▶ [GOAL]
Return the first line, the line containing "for node in", and every line between them, exactly as they stand.

▶ [AVAILABLE DATA]
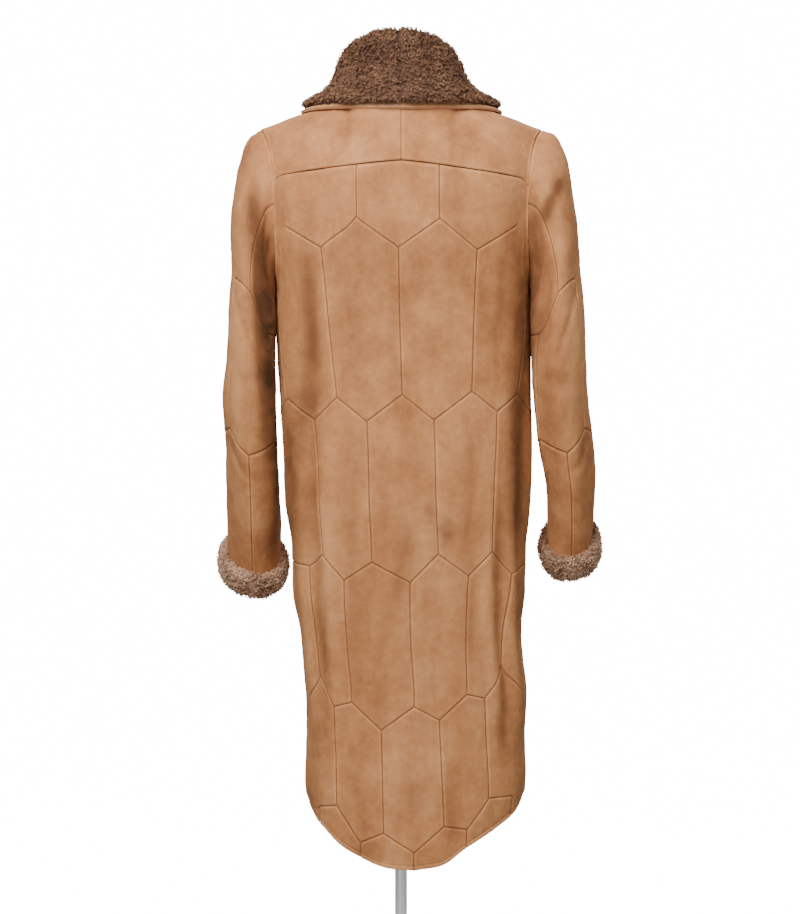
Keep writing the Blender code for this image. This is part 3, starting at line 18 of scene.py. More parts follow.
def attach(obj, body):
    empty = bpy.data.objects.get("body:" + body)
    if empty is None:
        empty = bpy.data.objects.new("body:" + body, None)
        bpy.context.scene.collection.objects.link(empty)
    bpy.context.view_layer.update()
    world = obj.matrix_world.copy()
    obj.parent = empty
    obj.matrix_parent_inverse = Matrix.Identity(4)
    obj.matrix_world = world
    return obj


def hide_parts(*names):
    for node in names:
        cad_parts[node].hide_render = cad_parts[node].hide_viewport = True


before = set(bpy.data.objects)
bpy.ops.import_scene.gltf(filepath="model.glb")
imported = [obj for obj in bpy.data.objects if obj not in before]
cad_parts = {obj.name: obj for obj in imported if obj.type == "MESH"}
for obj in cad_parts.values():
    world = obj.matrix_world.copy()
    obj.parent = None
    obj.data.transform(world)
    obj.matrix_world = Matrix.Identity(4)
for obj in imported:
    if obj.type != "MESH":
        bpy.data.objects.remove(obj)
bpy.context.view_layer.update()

▶ [RESULT FOR THIS EXERCISE]
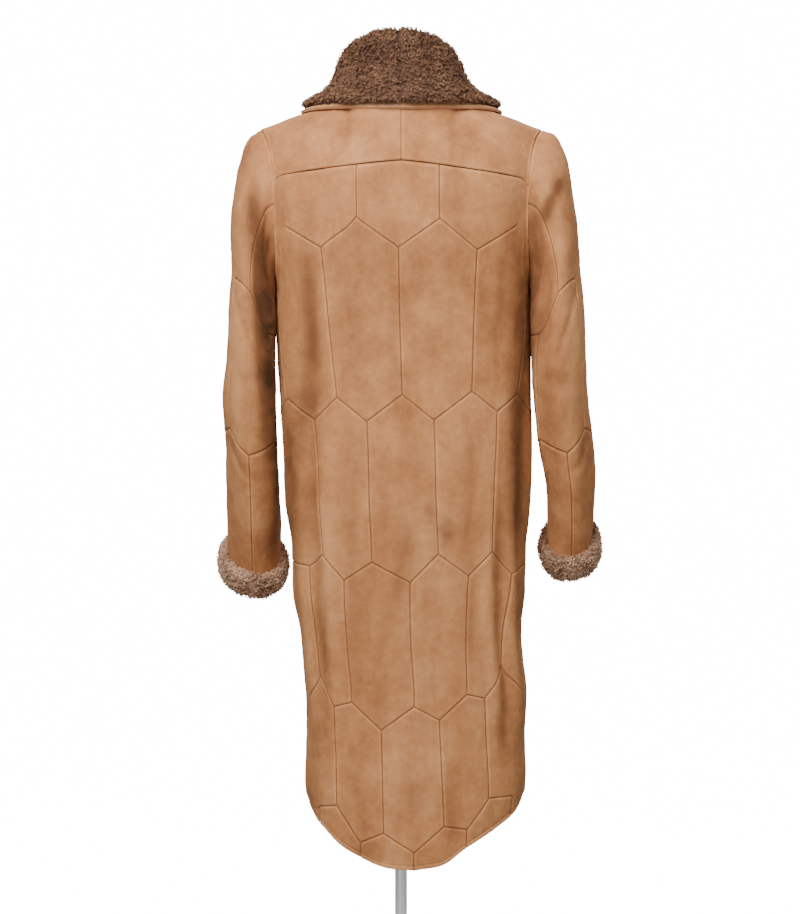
Keep writing the Blender code for this image. This is part 3, starting at line 18 of scene.py. More parts follow.
def attach(obj, body):
    empty = bpy.data.objects.get("body:" + body)
    if empty is None:
        empty = bpy.data.objects.new("body:" + body, None)
        bpy.context.scene.collection.objects.link(empty)
    bpy.context.view_layer.update()
    world = obj.matrix_world.copy()
    obj.parent = empty
    obj.matrix_parent_inverse = Matrix.Identity(4)
    obj.matrix_world = world
    return obj


def hide_parts(*names):
    for node in names:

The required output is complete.